When leaving the property be careful, this is when most attacks occur, preferably back off and put something between you and the dog. Never run unless you can beat the dog to a safe haven, this is a sure way to incite an attack.
Dogs in Cars
A dog will usually defend it's owner's car vigourously. As a result many people are bitten when they walk too close to a car, or when they put their hand through an open window to pat the dog. Passers-by should refrain from tapping on car windows as this only aggravates the dog inside and increases the likelihood of it biting the next person who approaches the car.
Children and Dogs
When children are bitten by the family dog, parents must consider carefully the circumstances leading up to the incident before overreacting and having the dog destroyed. It is better to prevent the situation from occurring by training both the dog and child to behave appropriately when with each other.
Most bites are inhibited nips and serve to warn the child that the dog does not like what the child was doing to it. Children must be taught to respect a dog's right to eat and sleep without being disturbed and not to torment, tease or cause the dog pain.
Parents should never leave dogs alone with babies or young children, whether the children are their own or from outside the family group. A child's behaviour is very different to an adults, so dog owners must socialise their dogs to both children and adults from an early age. Dogs can easily be frightened or feel threatened by the quick movements and the level of noise that children make.

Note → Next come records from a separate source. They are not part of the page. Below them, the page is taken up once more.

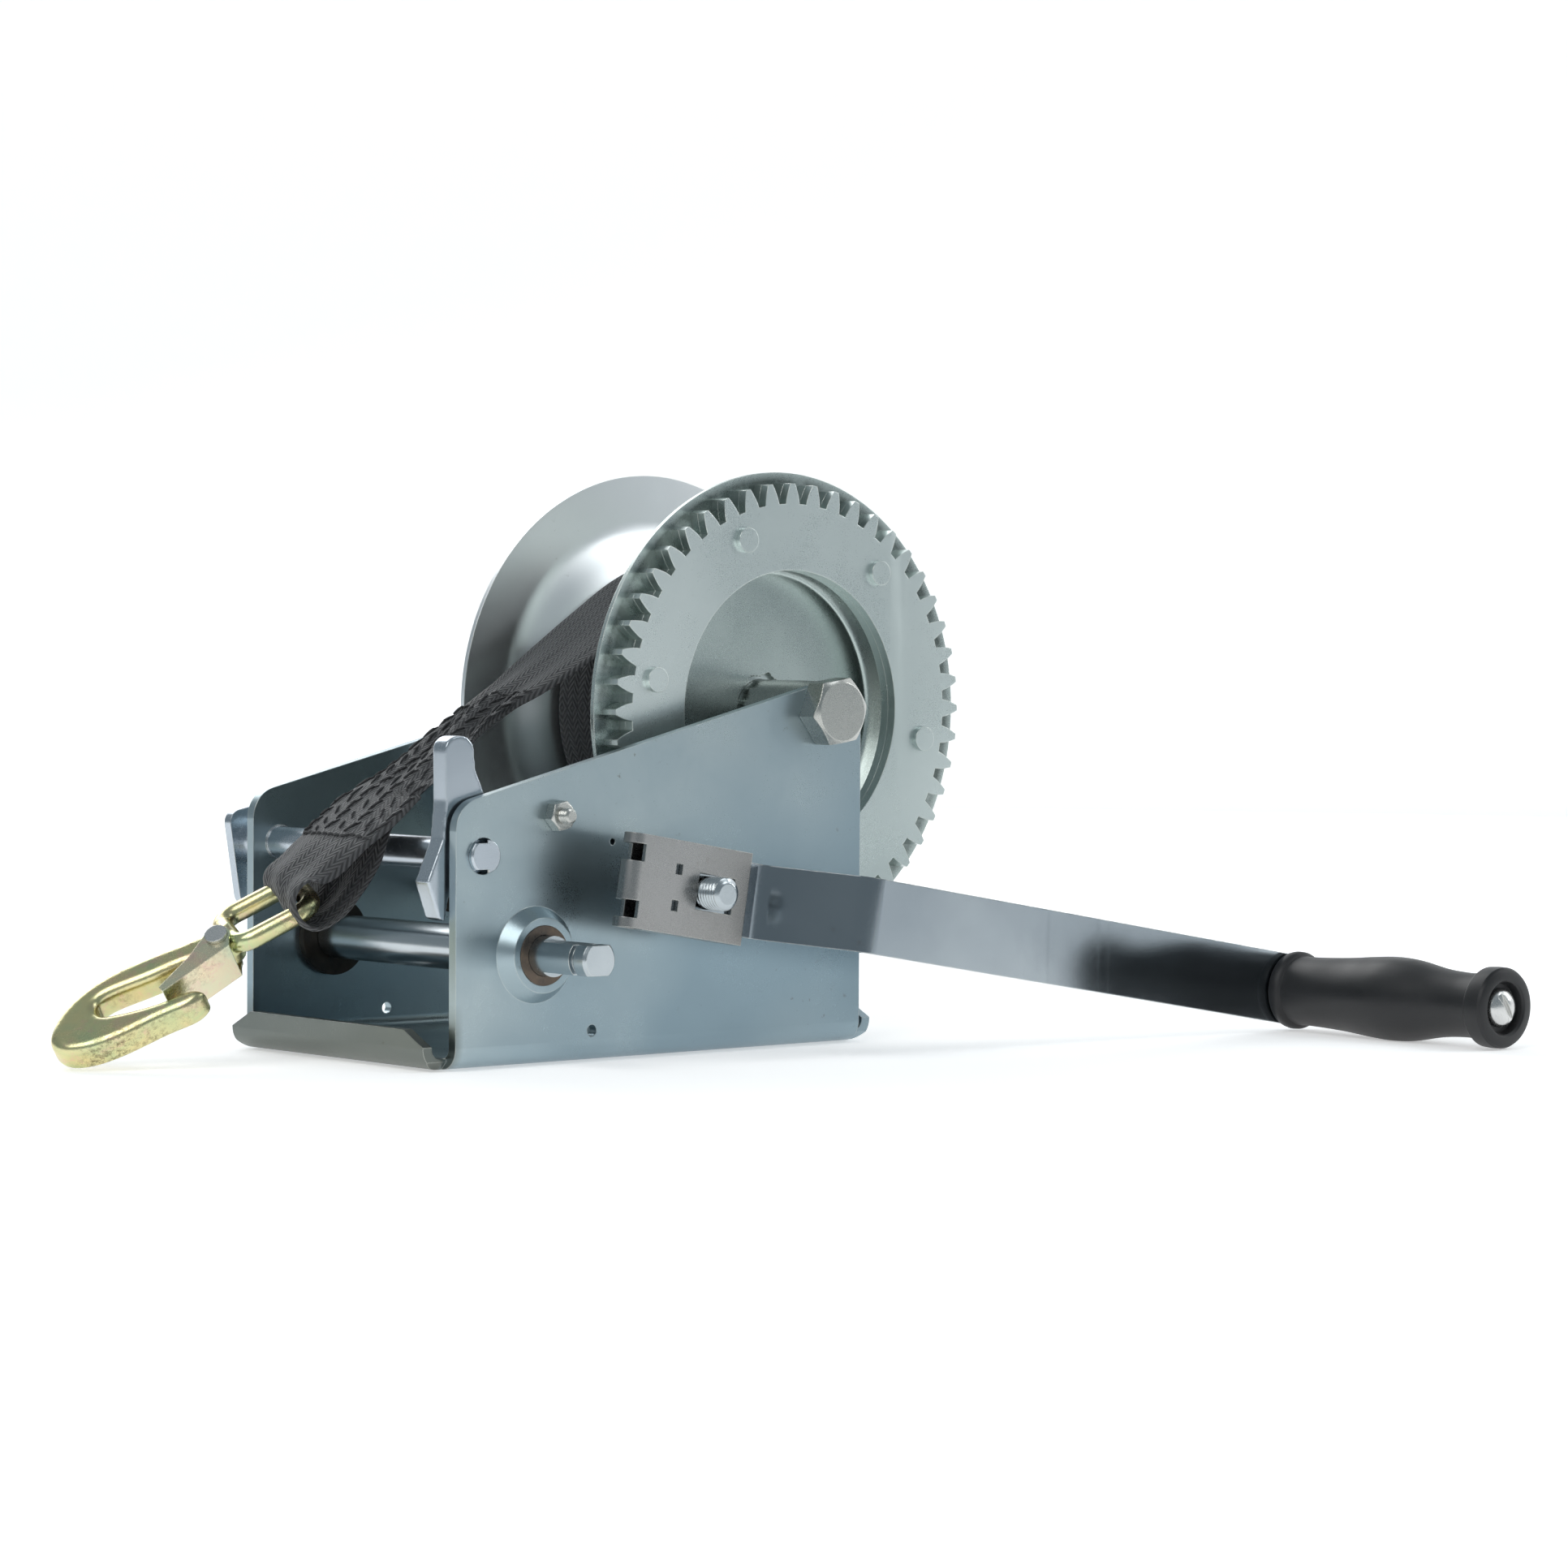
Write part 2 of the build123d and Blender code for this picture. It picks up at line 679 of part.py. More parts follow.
grip_start = arm_outer_plane - arm_half - 0.3
grip_head = -237.0
grip_screw = turned(
    grip_axis,
    [
        (grip_end - 0.6, 5.0),
        (grip_end + 0.6, 7.4),
        (grip_head, 7.6),
        (grip_head, grip_pin_radius),
        (arm_outer_plane + arm_half, grip_pin_radius),
        (arm_outer_plane + arm_half, 8.0),
        (arm_outer_plane + arm_half + 4, 7.0),
    ],
)
save(grip_screw, "grip_screw")
with BuildPart() as crank_grip:
    add(
        turned(
            grip_axis,
            [
                (grip_end, 14.6),
                (grip_end + 1, 15.6),
                (grip_end + 8, 15.6),
                (grip_end + 9.4, 12.8),
                (grip_end + 21, 12.6),
                (grip_end + 44, 16.2),
                (grip_end + 56, 16.5),
                (grip_end + 78, 14.6),
                (grip_start - 4, 14.0),
                (grip_start - 3.4, 15.5),
                (grip_start, 15.5),
            ],
        ).part
    )
    with BuildSketch(side_plane(grip_axis, 0)):
        Circle(grip_pin_radius + running_gap)
    extrude(amount=300, mode=Mode.SUBTRACT)
    with BuildSketch(side_plane(grip_axis, grip_head + 0.2)):
        Circle(9.5)
    extrude(amount=20, mode=Mode.SUBTRACT)
save(crank_grip, "crank_grip")

# The quick-release clip: a sheet folded round the hub end of the arm.
clip_back = arm_far + 0.2 + clip_sheet
clip_left = clip_front - 5.0
with BuildPart() as crank_clip:
    with BuildSketch(crank_plan):
        with BuildLine():
            FilletPolyline(
                (clip_rear, clip_face + clip_sheet / 2),
                (clip_left, clip_face + clip_sheet / 2),
                (clip_left, clip_back - clip_sheet / 2),
                (14.0, clip_back - clip_sheet / 2),
                radius=3.6,
            )
        trace(line_width=clip_sheet)
    extrude(amount=clip_half, both=True)
    with BuildSketch(crank_side(clip_face + clip_sheet)):
        with Locations((2.0, 0)):
            Rectangle(17.4, 13.4)
        with Locations((-16.6, 6.7), (-16.6, -6.7)):
            Rectangle(3.0, 4.0)
    extrude(amount=20, mode=Mode.SUBTRACT)
    with BuildSketch(crank_side(clip_back)):
        with Locations((2.0, 0)):
            Rectangle(24.0, 19.6)
    extrude(amount=clip_sheet, mode=Mode.SUBTRACT)
    with BuildSketch(crank_side(0)):
        with Locations((clip_left, 10.4), (clip_left, -10.4)):
            Rectangle(9.0, 6.4)
    extrude(amount=200, mode=Mode.SUBTRACT)
    with BuildSketch(crank_side(clip_face + 8)):
        with Locations(
            ((clip_rear - 28.0) / 2, clip_half - clip_sheet / 2),
            ((clip_rear - 28.0) / 2, -clip_half + clip_sheet / 2),
        ):
            Rectangle(clip_rear + 28.0, clip_sheet)
    extrude(amount=8)
save(crank_clip, "crank_clip")

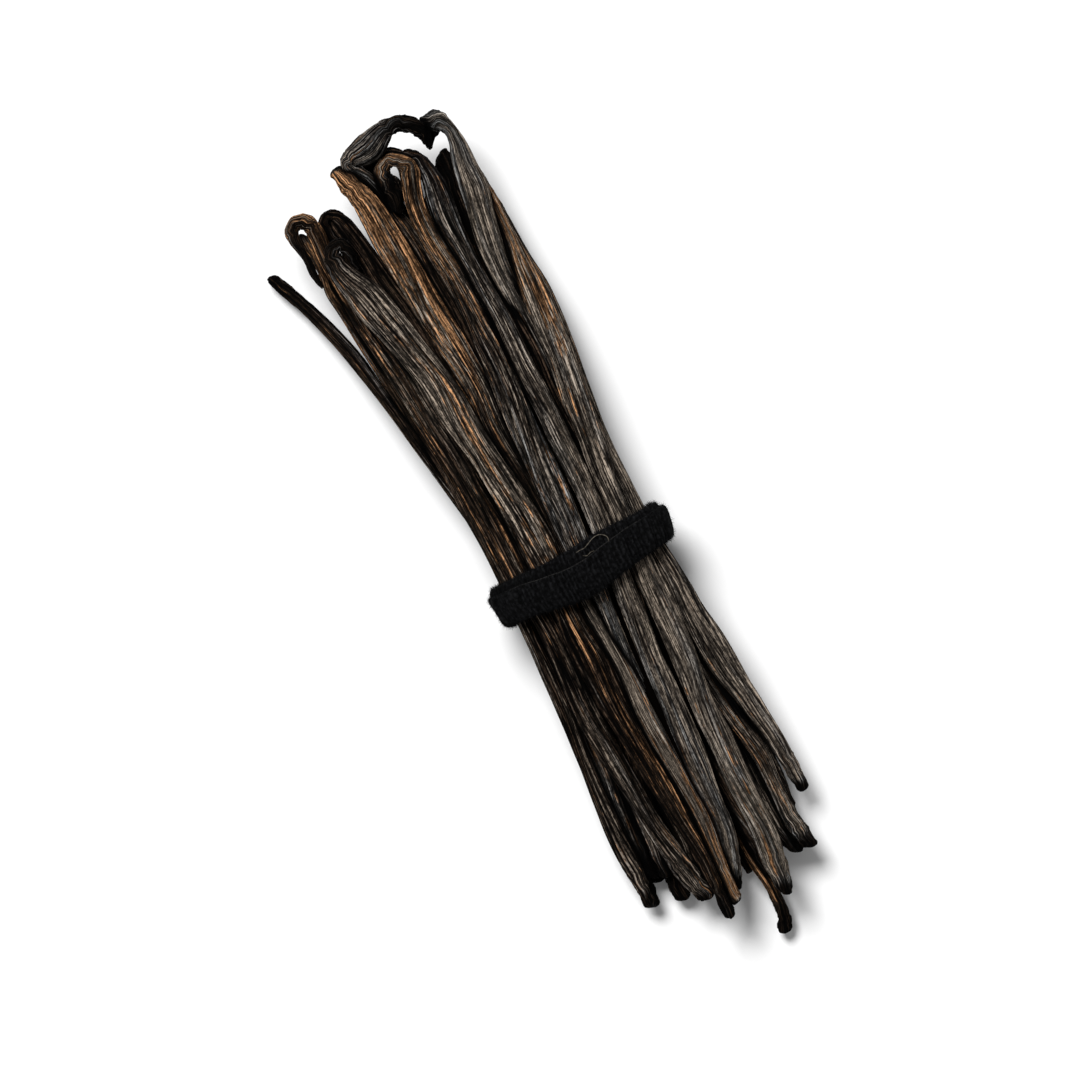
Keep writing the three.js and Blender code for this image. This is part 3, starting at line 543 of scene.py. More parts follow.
def wrinkled(course, angles, twist, rng, bend_rng, settings):
    """How far a pod's skin stands out over its plain form, and how high on a fold each place is."""
    along, near_end = course.along, course.near_end
    folds = fold_field(rng, along, angles, FOLD_COUNTS, 140, twist)
    creases = fold_field(rng, along, angles, CREASE_COUNTS, 110, twist)
    swell = FULLNESS - 2 * settings.fold_depth * (1 - folds)
    swell -= 2 * settings.crease_depth * (1 - creases)
    for count in (2, 3, 4, 5):
        swell += lobes(rng, along, angles, count, 0.05 * course.free / count, 50)
        swell += lobes(rng, along, angles, count, 0.13 * near_end / math.sqrt(count), 8, 1.5)
        swell += lobes(rng, along, angles, count + 1, 0.04 * near_end, 3.2, 2.5)
    for count in (1, 3):
        swell += lobes(bend_rng, along, angles, count, 0.05 * course.bend, 4, 2.5)
    return swell, 0.5 * folds + 0.5 * creases


def plain_form(course, angles, rng):
    """From a pod's line out to its flattened form, which rolls a little along its length."""
    flatness = 1 - (1 - POD_FLATNESS) * smoothstep(course.widths, 1.5, 4.5)
    roll = rng.uniform(-0.3, 0.3) + 0.25 * smooth_curve(rng, course.along, 90)
    roll = (roll * course.body)[:, None]
    side, rise = np.cos(angles)[None], flatness[:, None] * np.sin(angles)[None]
    side, rise = side * np.cos(roll) - rise * np.sin(roll), side * np.sin(roll) + rise * np.cos(roll)
    radius = course.widths[:, None] / 2
    sideways = course.across[:, None] * (side * radius)[..., None]
    return sideways + course.over[:, None] * (rise * radius)[..., None]


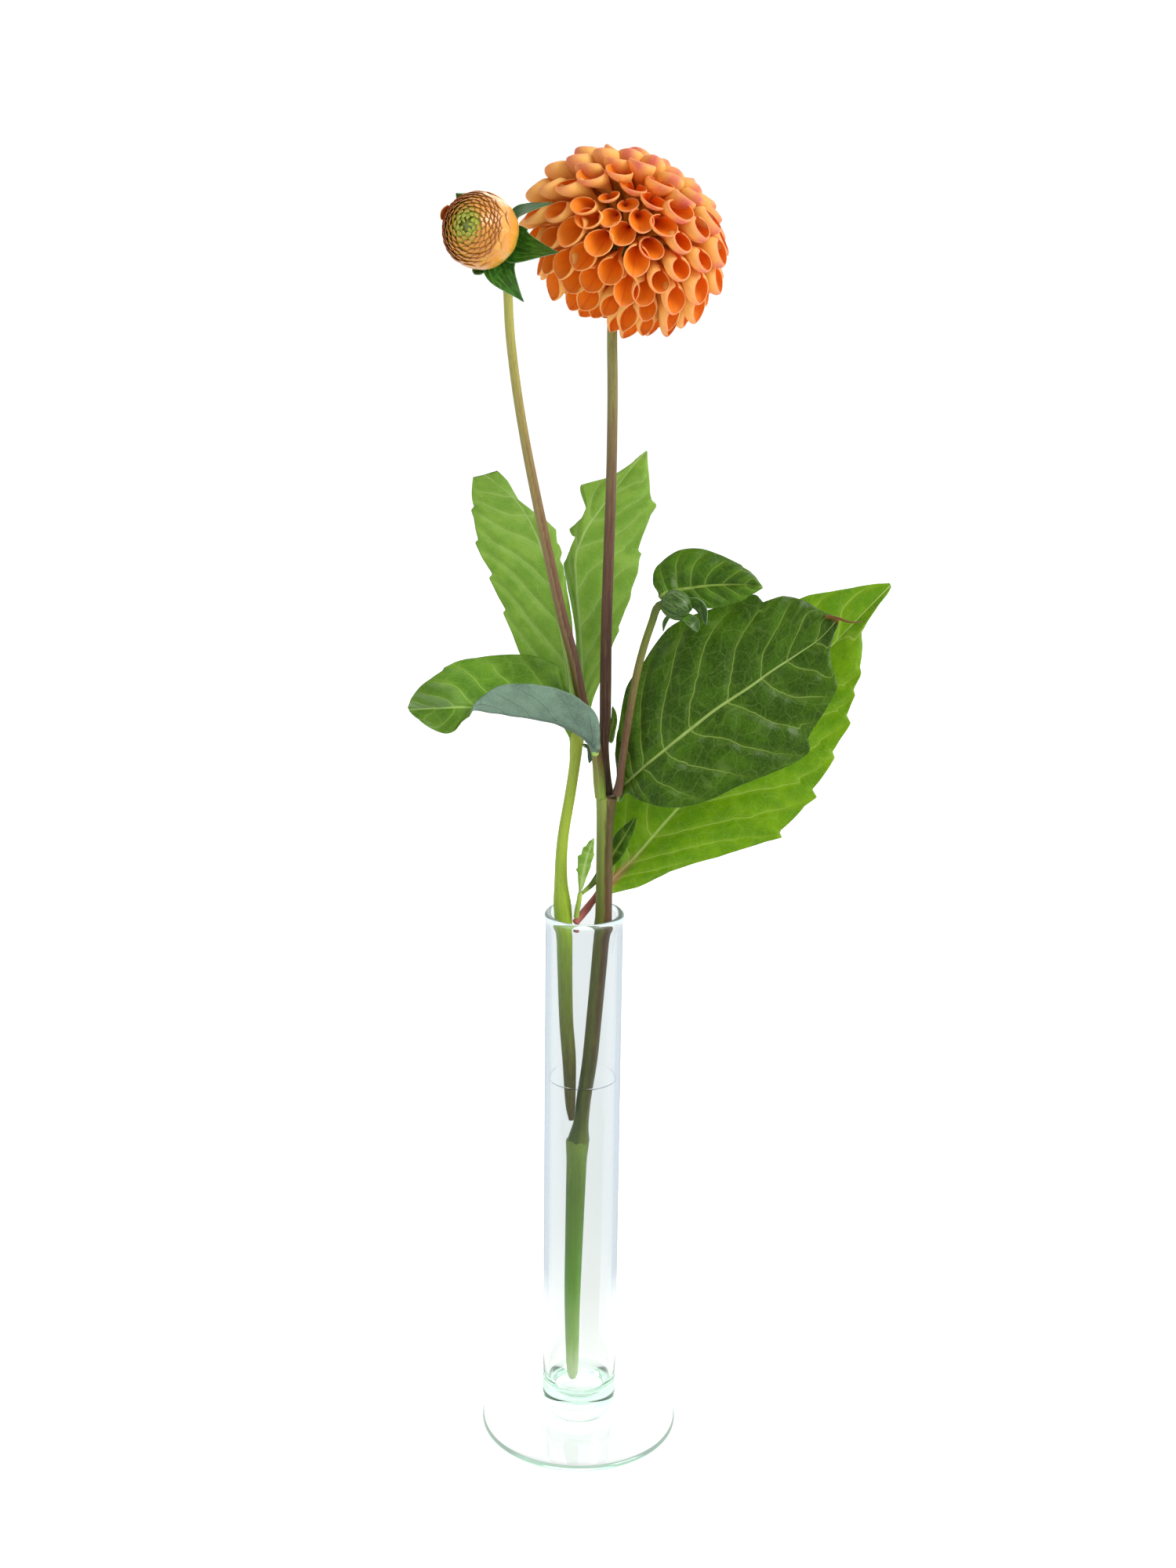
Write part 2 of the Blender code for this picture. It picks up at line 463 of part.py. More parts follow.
def bloom():
    axis, up, right = head_frame()
    core = np.array(HEAD_CENTRE) - CORE_BACK * axis
    ball("bloom_receptacle", core, axis, (CORE_R, CORE_R, CORE_R), "stem_green", 16, 10)
    cup("bloom_calyx", core, axis, CORE_R + 0.4, CORE_R + 1.7, 146, 180, "bract")
    ball("bloom_eye", core + axis * 17.5, axis, (2.5, 8.0, 10.4), "floret", 10, 8)
    for number, theta in enumerate(RING_ANGLES, 1):
        floret_ring(number, theta)


def buds():
    c = np.array(BUD_CENTRE)
    axis = unit(BUD_AXIS)
    ball("bud_core", c, axis, (BUD_R - 1.6, BUD_R - 1.2, BUD_R - 1.8), "bud_floret", 18, 12)
    cup("bud_outer_florets", c, axis, BUD_R - 1.2, BUD_R, 58, 168, "bud_floret", 18)
    ball("bud_receptacle", c - axis * (BUD_R + 1.3), axis, (3.0, 1.0, 1.0), "bract", 12, 6)
    ball("side_bud", SIDE_BUD_CENTRE, (0.75, -0.35, -0.35), (4.8, 4.4, 4.0), "bract", 14, 10)
    for name, (base, middle, tip, half, face) in BRACTS.items():
        around = (BUD_CENTRE, BUD_R + 1.5) if name.startswith("bud") else None
        bract(name, base, middle, tip, half, face, "bract", around)


# ---------------------------------------------------------------- build
clear()
PARTS = bpy.data.collections.new("pompon_dahlia")
bpy.context.scene.collection.children.link(PARTS)
vase()
for stem_name, route in STEMS.items():
    stem(stem_name, route, "stem_green" if stem_name in ("lower_stem", "branch_stem", "shoot_stem") else "stem")
for leaf_name, rails in LEAVES.items():
    leaf(leaf_name, rails, "leaf_light" if leaf_name in ("leaf_big_right", "leaf_back_left", "leaf_back_right") else "leaf")
bloom()
buds()
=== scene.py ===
import math

import bpy
import numpy as np
from mathutils import Matrix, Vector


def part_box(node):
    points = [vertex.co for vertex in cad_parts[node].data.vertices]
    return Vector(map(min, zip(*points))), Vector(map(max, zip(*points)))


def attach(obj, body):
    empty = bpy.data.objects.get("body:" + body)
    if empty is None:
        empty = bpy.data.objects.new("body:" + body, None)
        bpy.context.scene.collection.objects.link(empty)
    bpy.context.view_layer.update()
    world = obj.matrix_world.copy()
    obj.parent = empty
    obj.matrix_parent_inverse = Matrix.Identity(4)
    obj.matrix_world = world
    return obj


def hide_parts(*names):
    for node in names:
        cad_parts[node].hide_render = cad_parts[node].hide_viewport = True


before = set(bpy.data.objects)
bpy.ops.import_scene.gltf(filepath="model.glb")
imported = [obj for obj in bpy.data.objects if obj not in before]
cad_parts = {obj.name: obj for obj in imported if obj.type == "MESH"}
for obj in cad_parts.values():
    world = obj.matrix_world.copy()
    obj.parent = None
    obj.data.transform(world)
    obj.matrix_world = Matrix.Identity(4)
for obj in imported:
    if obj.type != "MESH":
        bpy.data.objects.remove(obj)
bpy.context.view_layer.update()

MM = 0.001


# ================================================================ small helpers
def lin(hexcode):
    """sRGB hex to linear RGB."""
    c = [int(hexcode[i:i + 2], 16) / 255 for i in (1, 3, 5)]
    return tuple(x / 12.92 if x <= 0.04045 else ((x + 0.055) / 1.055) ** 2.4 for x in c)


def unit(v):
    v = np.asarray(v, float)
    return v / np.maximum(np.linalg.norm(v, axis=-1, keepdims=True), 1e-12)


def smooth(x, a, b):
    t = np.clip((np.asarray(x, float) - a) / (b - a), 0, 1)
    return t * t * (3 - 2 * t)


def route(points, u):
    """Catmull-Rom curve through the points at the given shares (0..1) of the point number."""
    p = np.asarray(points, float)
    p = np.vstack([2 * p[0] - p[1], p, 2 * p[-1] - p[-2]])
    u = np.clip(np.asarray(u, float), 0, 1) * (len(p) - 3)
    i = np.minimum(u.astype(int), len(p) - 4)
    t = (u - i)[..., None]
    a, b, c, d = p[i], p[i + 1], p[i + 2], p[i + 3]
    return 0.5 * (2 * b + (c - a) * t + (2 * a - 5 * b + 4 * c - d) * t * t + (3 * b - a - 3 * c + d) * t ** 3)


def ripple(x, y, seed, waves=5, low=0.6, high=2.0):
    """Smooth pseudo-random field of a few sine waves, about -1..1."""
    g = np.random.default_rng(seed)
    out = 0.0
    for _ in range(waves):
        a, f, ph = g.uniform(0, 2 * math.pi), g.uniform(low, high), g.uniform(0, 2 * math.pi)
        out = out + np.sin(f * (np.cos(a) * x + np.sin(a) * y) + ph)
    return out / math.sqrt(waves)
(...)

The dog will be less tolerant with non-family members. Unfortunately children tend to treat all dogs in the same way and if they can hug their own dog, steal its bone or push it around, then they may do it to other dogs. Many children get bitten finding out that they cannot.
Interactions With Dog Owners
A sudden movement by a person or the passing of an object towards its owner when the dog is nearby or in between, can be perceived by a dog as a threat to its owner. The dog may misunderstand the context of the interaction and react by biting or lunging at the other person. This situation often occurs when children and their friends are playing with the dog.